Contrairement à l’Oratorio de Noël, l’Oratorio de Pâques n’a pas de narrateur
mais quatre personnages qui déroulent l’histoire, Simon-Pierre (ténor), Jean l’Evangéliste
(basse), Marie Madeleine (contralto) et Marie de Jacques (soprano), tandis que
le chœur n’intervient que dans le numéro 3 et à la fin « Preis und Dank » (Gloire
et action de grâce). L’oratorio pascal compte onze numéros, les deux
premiers étant purement instrumentaux, tandis que chacune des quatre arie (à l’exception de la première, un
duo ténor-basse précédé des deux pièces d’orchestre) est précédée d’un récitatif, et l’œuvre se clôturant sur un chœur d’action
de grâce. Les deux premiers mouvements proviennent vraisemblablement d’un
concerto pour violon et hautbois aujourd’hui perdu, réunissant ici les cordes,
deux hautbois, un basson, trois trompettes naturelles et timbales, la partie de
première trompette étant lundi soir remarquablement tenue par le virtuose
britannique Russell Gilmour, qui s’est illustré dans sa partie qui est particulièrement
redoutable d’exécution. L’aria la
plus prenante de l’oratorio est celle de Simon-Pierre confiée au ténor, « Sanfte soll mein Todeskummer » (Ma mort sera douce et douloureuse) où l’apôtre
songe à sa propre mort dont il appelle le sommeil consolateur.
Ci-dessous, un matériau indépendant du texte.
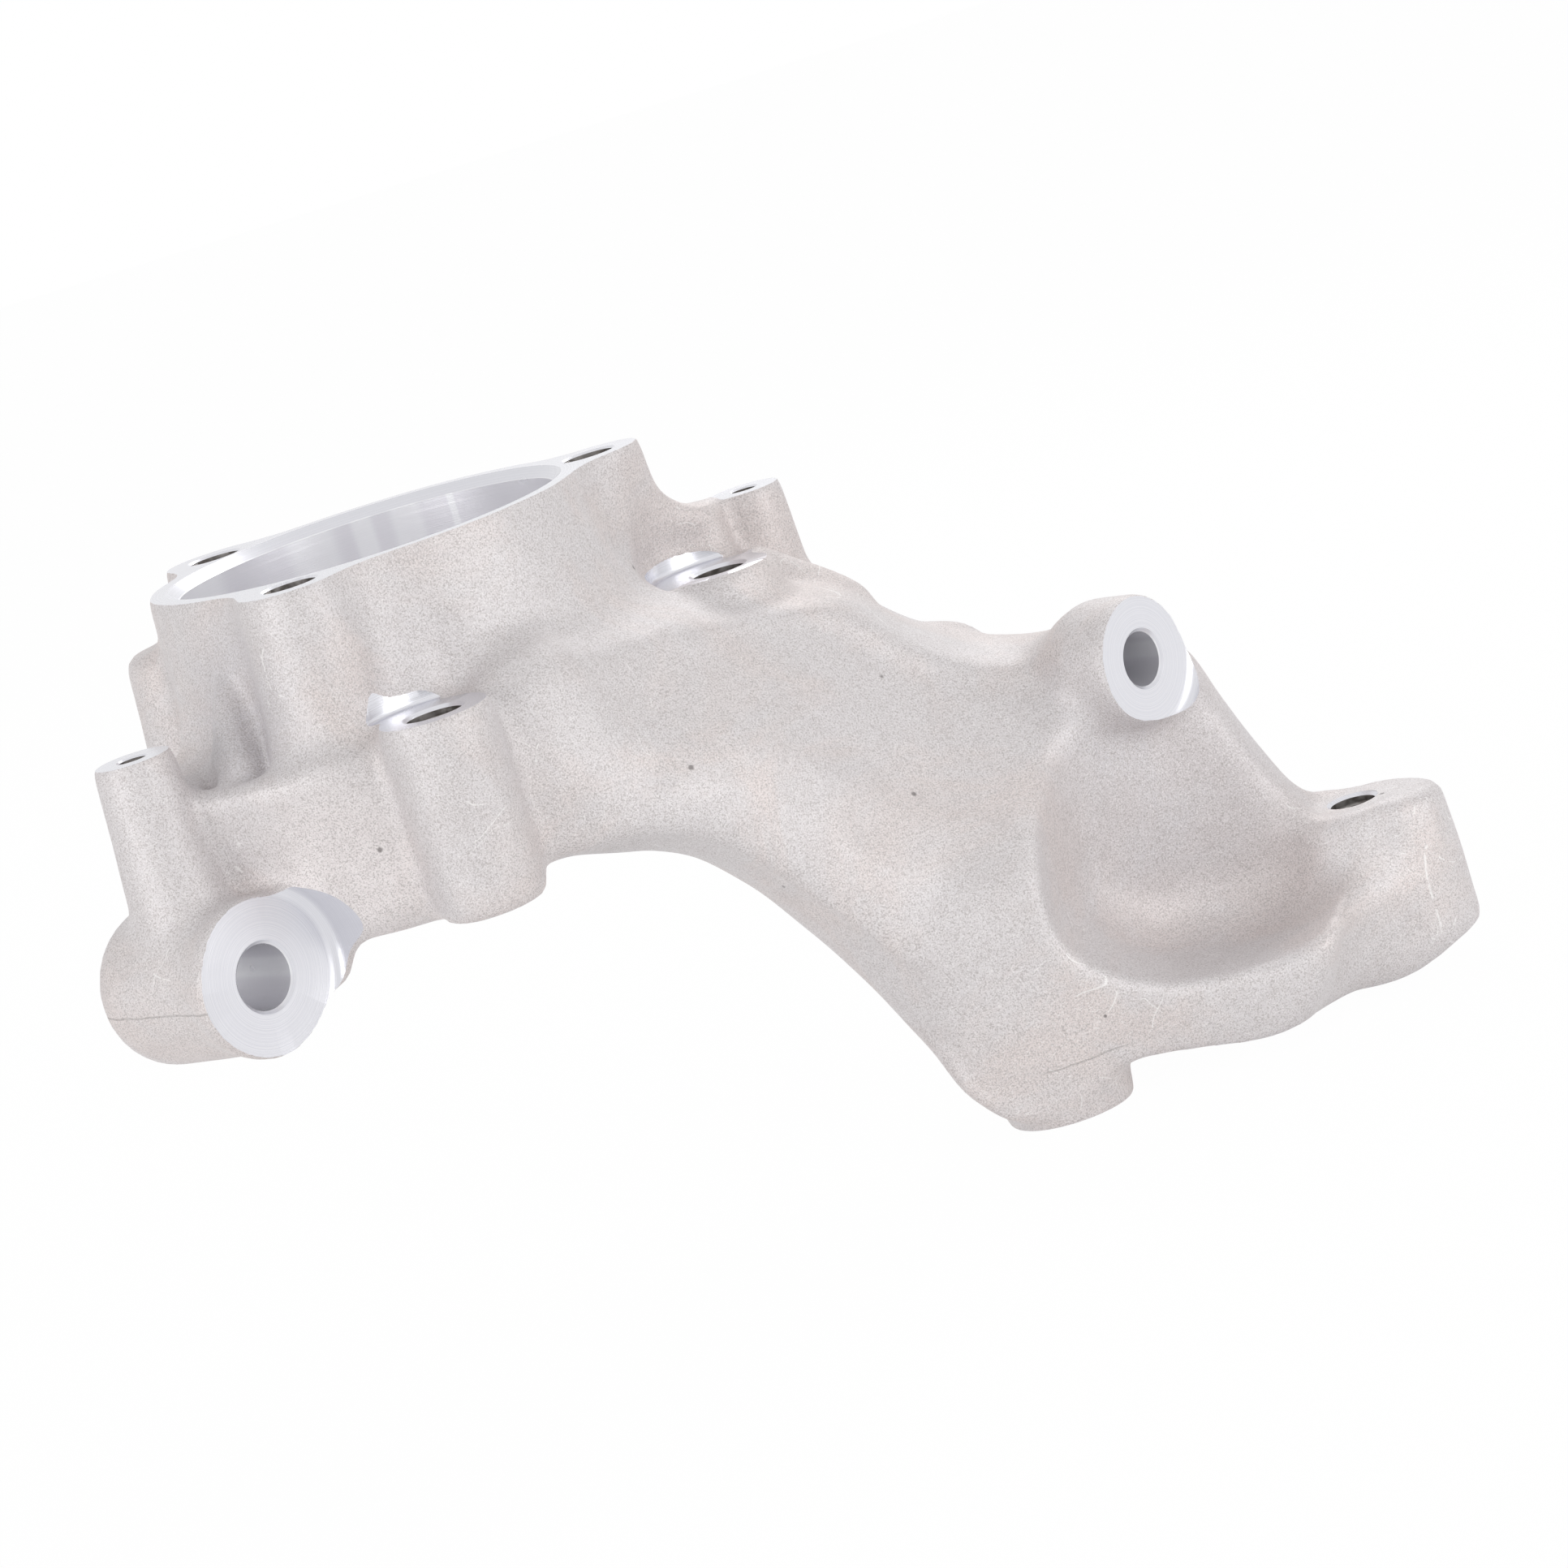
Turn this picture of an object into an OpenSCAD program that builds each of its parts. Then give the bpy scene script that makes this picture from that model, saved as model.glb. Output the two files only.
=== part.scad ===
// Steering knuckle, one aluminium casting with machined faces and bores.
// Origin: centre of the bearing bore on the outboard flange face. +Z: outboard.

/* [Hub] */
// Diameter of the wheel bearing bore
bore_d = 92; // [84:0.5:96]
// Width of the 45 degree chamfer at the mouth of the bore
bore_chamfer = 2.5; // [1:0.5:4]
// Depth of the bearing bore from the flange face to its inboard rim
bore_h = 54; // [46:1:62]
// Wall of the hub barrel at the flange
barrel_wall = 6.5; // [5:0.5:9]
// Diameter of the bolt circle of the bearing unit
bolt_circle_d = 114; // [110:0.5:120]
// Angle of the first flange bolt about the bore
bolt_angle = 14.5; // [5:0.5:25]
// Number of flange bolts
bolt_count = 3; // [3:1:4]
// Diameter of each flange bolt hole
bolt_hole_d = 12.5; // [10:0.5:14]
// Depth of each flange bolt hole
bolt_hole_h = 24; // [18:1:30]
// Radius of the flange lobe round each bolt hole
lobe_r = 12.5; // [11:0.5:15]
// Depth of each lobe below the flange face
lobe_h = 40; // [34:1:44]

/* [Caliper bosses] */
// Distance of both caliper holes from the bore axis
caliper_r = 76.6; // [72:0.2:84]
// Angle of the front caliper boss about the bore
caliper_front_angle = -84; // [-90:1:-76]
// Angle of the side caliper boss about the bore
caliper_side_angle = 0; // [-6:1:6]
// Depth of both caliper faces below the flange face
caliper_face_z = 33.5; // [28:0.5:38]
// Diameter of the caliper bolt holes
caliper_hole_d = 13; // [10:0.5:15]
// Depth of the caliper bolt holes
caliper_hole_h = 48; // [30:1:54]
// Radius of the cast caliper bosses at their faces
caliper_boss_r = 13; // [12:0.5:15]
// Radius of the cutter that faces the caliper bosses
caliper_cutter_r = 17; // [15:0.5:19]

/* [Short link boss] */
// Distance of the short link face centre left of the bore axis
short_link_x = 45.3; // [42:0.2:52]
// Distance of the short link face centre in front of the bore axis
short_link_y = 76; // [72:0.2:80]
// Depth of the short link axis below the flange face
short_link_z = 79; // [74:0.5:84]
// Bore of the short link boss
short_link_bore = 15; // [12:0.5:18]
// Radius of the machined face of the short link boss
short_link_r = 18.3; // [16:0.2:20]
// Length of the short link boss
short_link_len = 41; // [36:1:46]

/* [Long link boss] */
// Distance of the long link face centre right of the bore axis
long_link_x = 165.6; // [160:0.2:172]
// Distance of the long link face centre in front of the bore axis
long_link_y = 20; // [16:0.2:24]
// Depth of the long link axis below the flange face
long_link_z = 80.5; // [77:0.5:84]
// Bore of the long link boss
long_link_bore = 13; // [11:0.5:15]
// Radius of the machined face of the long link boss
long_link_r = 15.2; // [14:0.2:17]
// Length of the long link boss
long_link_len = 62; // [56:1:68]

/* [Shield bosses] */
// Radius of the two small bosses that carry the splash shield
shield_boss_r = 9; // [8:0.2:10.5]
// Diameter of the shield screw holes
shield_hole_d = 6.5; // [5:0.5:8]
// Depth of the shield screw holes
shield_hole_h = 20; // [14:1:28]
// Depth of the near shield face below the flange face
shield_near_z = 26; // [23:0.5:29]
// Depth of the far shield face below the flange face
shield_far_z = 21.8; // [19:0.5:25]

/* [Arm end] */
// Depth of the cast pad on the arm end below the flange face
end_pad_z = 130.5; // [126:0.5:135]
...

Vocalement, l’interprétation
s’est avérée fort équilibrée, avec la soprano russe Anna El-Khashem, la
contralto norvégienne Mari Askvik, le ténor britannique Nick Pritchard, si ce n’était étonnamment une projection
vocale globale manquant de volume pour passer aisément au-dessus de l’orchestre,
dans lequel la violon solo Gilone Gaubert s’est imposée dans l’aria alto-ténor « Bei Jesu Leben freudig sein » (Etre joyeux dans la vie avec Jésus) et le hautbois d’amour solo n’étant
pas toujours très raccord dans l’aria de
la contralto « Saget, saget mir
geschwinde » (Dites, dites-moi immédiatement)
mais l’alliage cantatrice/instrumentiste étant fort séduisant, et que l’on ne
pouvait que regretter le sous-emploi par Bach des effectifs choraux, tant le Chœur
de chambre de Namur a brillé autant par sa vocalité que par son engagement.